5.2. Application Areas
OM constructs classes of application areas, including subclasses such as typography, shipping, information technology, food engineering, etc., and describes the units and quantities that can be used for each area. However, unlike OM, QUDT does not specify which units or quantities can be used in a domain. Vim takes a different approach by using the annotation attribute “vim:domain” to indicate to which domains each unit or quantity applies. Furthermore, vim’s division of areas into disciplines, unlike OM, is better suited to meet the needs of specific disciplines, e.g., the unit “second” is applicable to the domains of acoustics, atomic and nuclear reactions, ionizing, solid state physics, and space and time.
5.3. Language Support
In contrast to the OM and QUDT ontologies, which are only available in English, vim not only offers English descriptions, but also adds Chinese descriptions, which helps users in the Chinese market who are not proficient in English to use the ontology more easily.
6. Conclusions and Future Work
In this paper, the complex problem of defining classes, class hierarchies, and properties is successfully solved by using the ontology construction method based on Seven Steps to Ontology Development. The bilingual construction of a unit of measure vocabulary ontology (vim) was accomplished using the ontology construction tool Protégé with OWL and RDF. The ontology includes 45 classes, 53 object attributes, and 71 data attributes. Vim achieves the description including but not limited to Chinese specific units of measurement, and the description of units under different systems and the conversion between each unit can be expressed effectively. Moreover, by leveraging the ontology pitfall detection tool OOPS!, employing the RDFLib library, crafting SWRL inference rules, and executing SPARQL queries, it is verified that vim can be syntactically correct and logically consistent.
To comprehensively assess the quality of the ontology, we conducted two sets of experiments. The first one is the unit conversion, which applies vim to the height and weight dataset containing 25,000 data items and the unit conversion calculation of “zhang” to “metre”. The experimental results show that vim successfully realizes the unit conversion of the dataset and can correctly answer the calculation of 2 “zhang” = 6.666666 “metres”. The second set of experiments is semantic annotation, taking the publicly available temperature data as an example, and the experimental results show that the vim ontology can annotate the temperature data and perform semantic query according to the users’ needs. The experimental results have been certificated by the National Institute of Metrology (NIM), China. The corresponding certification NO is SJsj2023-00012, which is also provided by the National Metrology Data Center (NMDC), China. And for information on how to access the vim ontology constructed in this paper and the experimental code for each experiment, please refer to
Appendix B.
At the same time, vim is compared with OM and QUDT in three aspects: ontology model building choice, application domain, and language support.

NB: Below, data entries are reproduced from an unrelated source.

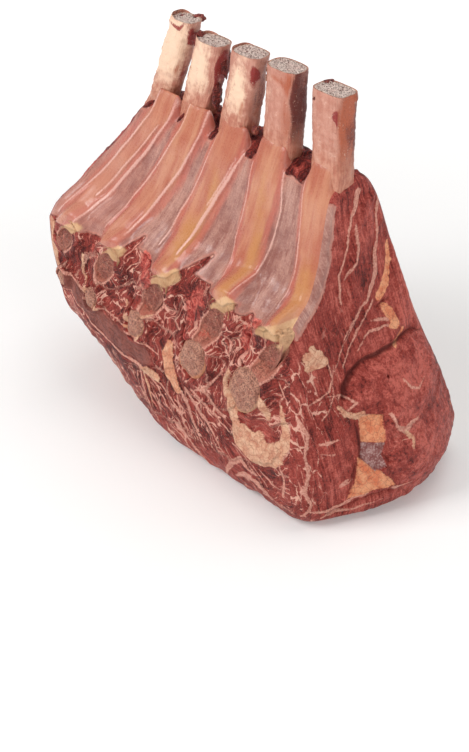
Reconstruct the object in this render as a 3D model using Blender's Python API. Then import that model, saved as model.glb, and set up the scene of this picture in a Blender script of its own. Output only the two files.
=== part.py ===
"""Raw five-rib beef roast, standing on its flat underside with the cleaned rib ends up.

Frame: +X runs along the backbone to the larger cut end, -Y is the hollow inner side with the sawn
backbone face, +Z is up. Lengths are metres.
"""

import math

import bpy
import numpy as np

# Length of the meat along the backbone, between the rims of its two cut ends
FAR_RIM = -0.1410
NEAR_RIM = 0.1107
RIM_RADIUS = 0.0095

# Heights of the cross section
HEAD_TOP = 0.1590
LEDGE_TOP = 0.2400

# Cross section at the near end, as (y, z), up the backbone face, over the top ledge and down outside
NEAR_SECTION = (
    (-0.0485, -0.0010), (-0.0610, 0.0030), (-0.0700, 0.0155),
    (-0.0735, 0.0480), (-0.0700, 0.0900), (-0.0665, 0.1260),
    (-0.0640, 0.1490), (-0.0570, HEAD_TOP),
    (-0.0470, 0.1685), (-0.0390, 0.1860), (-0.0340, 0.2055), (-0.0295, 0.2265),
    (-0.0245, 0.2355), (-0.0115, LEDGE_TOP), (0.0045, 0.2370),
    (0.0165, 0.2195), (0.0290, 0.1850), (0.0420, 0.1430), (0.0555, 0.1010),
    (0.0695, 0.0580), (0.0770, 0.0270), (0.0720, 0.0070), (0.0555, -0.0010),
    (0.0225, -0.0035), (-0.0085, -0.0035), (-0.0345, -0.0025),
)
SECTION_CENTRE = (0.0000, 0.1010)

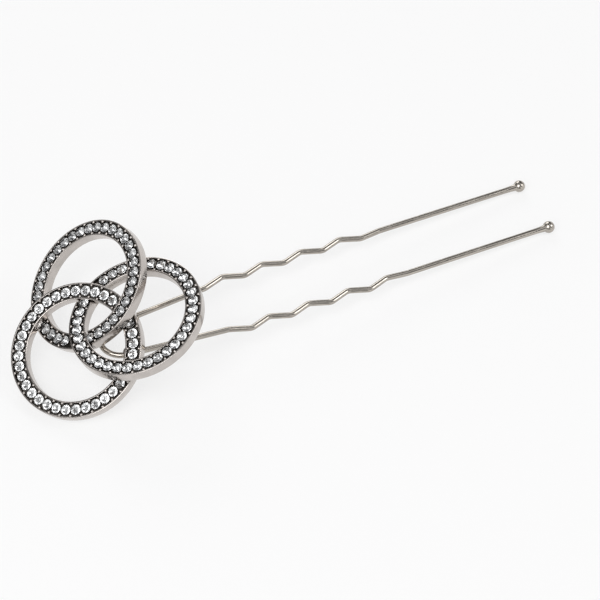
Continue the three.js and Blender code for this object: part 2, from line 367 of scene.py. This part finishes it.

The comparison results illustrate that vim has several advantages, including more comprehensive descriptions, description of units and quantities in a discipline-oriented categorization, and bilingual language support, which improves its usability and accuracy for a wider user base.
In summary, vim provides a unified architecture for the representation of concepts in the vocabulary of measurement units that are central to the scientific community and engineering applications, facilitates the exchange and sharing of measurement test data, and addresses ontological contextual differences.
The construction of an ontology is a dynamic and iterative process that needs to be continuously updated and improved based on domain knowledge and application requirements so that it can better support tasks such as domain modeling, knowledge sharing, and application reasoning. In the research process of this paper, we adopted manual knowledge extraction. However, this approach is time-consuming and labor-intensive, and although vim is capable of describing the relationship between units and quantities, systems of units, etc., it needs to be extended more to cover metrology-related content more comprehensively, e.g., descriptions of measurement aspects and experimental processes, which in the future will be crucial for experimental processes to be handled in a machine-readable, understandable, and automatable way and for achieving metrological traceability. On top of that, multilingual support and integration with other ontologies need to be further improved. It is important to note that our descriptions of the ontology vocabulary are taken from official documents and do not correlate the daily customary user usage (unofficial usage) with the official descriptions.
Looking ahead, the development direction of vim should focus on solving these problems. Specifically, methods such as Natural Language Processing (NLP) can be used to automatically extract the relationships between vocabularies and improve the efficiency of ontology construction. Furthermore, the integration of domain expertise should be strengthened to cover more expertise in the field of metrology, for example, focusing on the description of measurement uncertainty to improve the assessment of the credibility of measurement results. Third, the detailed description of the experimental process, including steps, conditions, and instrument settings, must be supported to facilitate the automation and traceability of the experimental process. Simultaneously, multi-language and cross-cultural needs are considered to improve the internationalization and applicability of vim. Moreover, integration with other related ontologies is needed to extend the application scope and interoperability of vim. It is worth noting that the X.Y.Z versioning model [
45] needs to be used to record each version of the vim ontology, and to make each version of the ontology comply with the FAIR principle [
46].
In summary, the future direction of vim aims to enhance its expressiveness, broaden its application domain, improve multilingual support, and promote integration with other ontologies to better meet the changing needs of metrology and science, and thus promote the development of metrology in scientific research and engineering applications.